Narrow Ruling v. "Startling Breadth"
Justice Alito reiterated at several points in the opinion that the holding of this case was limited to closely held corporations and the contraceptive mandate. Writing for the dissent, Justice Ginsburg railed against the "startling breadth" of the majority's holding. In her view, the Court was unleashing commercial enterprises to opt out of any law (except tax laws) to which they objected based on their sincerely held religious beliefs. Ginsburg stressed the following points:
- The ACA sought to remedy the fact that women of childbearing age spend 68 percent more in out-of-pocket health care costs than men, and increased access to contraceptive services would result in significant public health benefits.
- The context of the RFRA indicates that the Dictionary Act's definition of "person" should not apply, and there’s no case law to support the notion that free exercise rights apply to for-profit corporations.
- While the companies' owners' beliefs are sincerely held, the connection between their objections and the contraceptive coverage mandate is too attenuated.
- The government adequately demonstrated that the mandate furthers compelling interests in public health and women's well-being.
- While the parties only objected to four methods, the majority's holding appears to permit companies to object to all forms of contraceptives.
- The proposed alternative of having the government pay the cost would impede women's ability to obtain contraception and require them to learn about and sign up for a new government benefit, one that presently doesn’t exist, and is a cost that other programs cannot absorb.
- None of the proposed alternatives can serve the compelling interest that Congress sought to address in enacting the mandate.
Inaccurate Premise?
Justice Alito inserted a footnote that placed the heart of the companies’ owners’ claims clearly in doubt.
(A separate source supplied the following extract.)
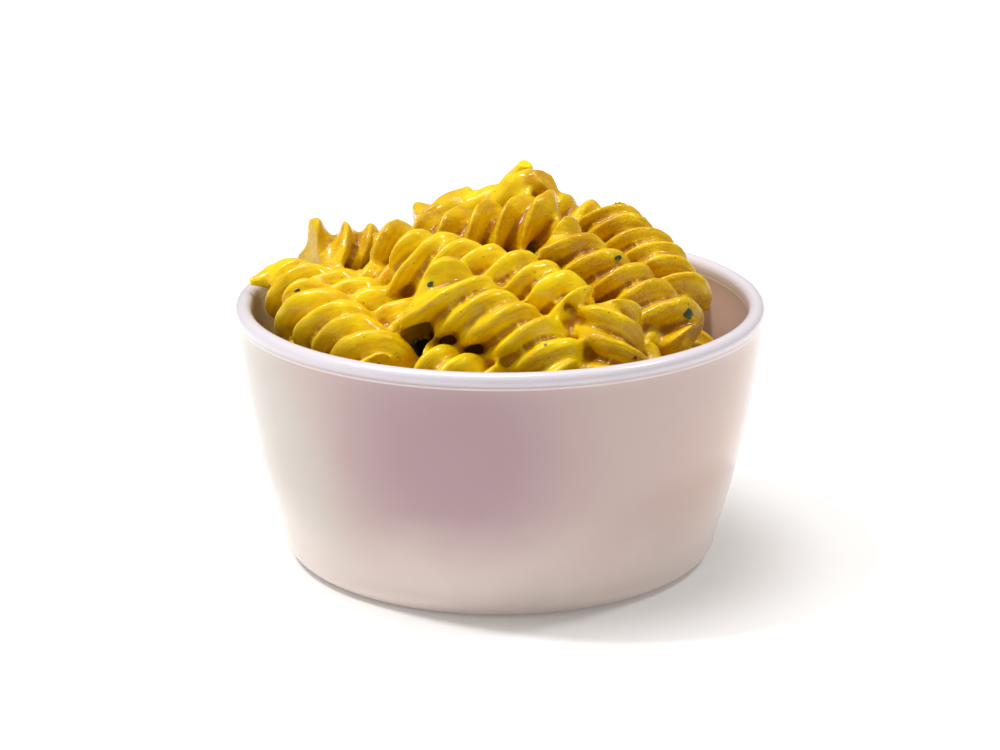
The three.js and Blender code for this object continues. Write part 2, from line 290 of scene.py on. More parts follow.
def clouded_glaze(tree, shader):
    place = add_node(tree, "TexCoord").outputs["Object"]
    drift = add_node(tree, "TexNoise", Vector=place, Scale=1 / (CLOUD_GRAIN_MM * MM), Detail=3.0)
    subtract, scale = {"operation": "SUBTRACT"}, {"operation": "SCALE"}
    centred = add_node(tree, "VectorMath", subtract, _0=drift.outputs["Color"], _1=(0.5,) * 3)
    moved = add_node(tree, "VectorMath", scale, _0=centred.outputs[0], Scale=2 * CLOUD_DRIFT_MM * MM)
    wandering = add_node(tree, "VectorMath", _0=place, _1=moved.outputs[0]).outputs[0]
    height = add_node(tree, "SeparateXYZ", _0=wandering).outputs["Z"]
    colour = linear(GLAZE_BLUSH)
    for centre, (inner, outer), hex_colour, strength in GLAZE_CLOUDS:
        middle = tuple(v * MM for v in centre)
        away = add_node(tree, "VectorMath", {"operation": "DISTANCE"}, _0=wandering, _1=middle)
        share = ramped(tree, away.outputs["Value"], inner * MM, outer * MM, strength, 0.0)
        colour = mixed(tree, share, colour, linear(hex_colour))
    # painted bounce light from the card: the glaze is made paler towards the foot
    foot_bounce_share = ramped(tree, height, FOOT_BOUNCE_MM[0] * MM, FOOT_BOUNCE_MM[1] * MM, FOOT_BOUNCE_SHARE, 0.0)
    colour = mixed(tree, foot_bounce_share, colour, linear(GLAZE_FOOT_BOUNCE))
    true_height = add_node(tree, "SeparateXYZ", _0=place).outputs["Z"]
    starts, full = [(BOWL_HEIGHT - below) * MM for below in LIP_GLAZE_MM]
    lip_share = ramped(tree, true_height, starts, full, 0.0, LIP_SHARE)
    colour = mixed(tree, lip_share, colour, linear(GLAZE_LIP))
    off_line = add_node(tree, "Math", {"operation": "SUBTRACT"}, _0=true_height, _1=SIDE_TOP[1] * MM)
    off_line = add_node(tree, "Math", {"operation": "ABSOLUTE"}, _0=off_line.outputs[0])
    line_share = ramped(tree, off_line.outputs[0], LINE_MM[0] * MM, LINE_MM[1] * MM, LINE_SHARE, 0.0)
    colour = mixed(tree, line_share, colour, linear(GLAZE_LINE))
    tree.links.new(colour, shader.inputs["Base Color"])
    ripple = add_node(tree, "TexNoise", Vector=place, Scale=1 / (GLAZE_RIPPLE_MM * MM), Detail=2.0)
    bump = add_node(
        tree, "Bump", Strength=0.06, Distance=GLAZE_RIPPLE_HEIGHT_MM * MM, Height=ripple.outputs["Fac"]
    )
    tree.links.new(bump.outputs[0], shader.inputs["Normal"])
    tree.links.new(bump.outputs[0], shader.inputs["Coat Normal"])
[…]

At footnote 7, Alito writes, "The owners of the companies involved in these cases and others who believe that life begins at conception regard these four methods as causing abortions, but federal regulations, which define pregnancy as beginning at implantation, see, e.g., 62 Fed. Reg. 8611 (1997); 45 CFR §46.202(f) (2013), do not so classify them."
Implications for Employees and Employers
In the majority opinion, Alito claims the ruling to be narrowly tailored to closely held corporations and four methods of contraception. As a result, it shouldn’t apply to publicly traded companies or other items of coverage. However, if Ginsberg's warning proves prophetic, the effect of this ruling could be far reaching.
Female employees at Hobby Lobby and Conestoga will be forced to pay out of pocket for birth control, unless one of the government solutions relied on by Alito will work. As a government solution was the basis of Alito's reasoning, the inability to find such an alternative system could leave his entire "least restrictive means" argument in tatters.
In the meantime, however, given the cost of certain methods of birth control, many women may decide that it’s too costly to obtain. Other employers may join Hobby Lobby and object to covering some or all types of birth control, leaving many more women with the choice of paying out of pocket or foregoing birth control altogether.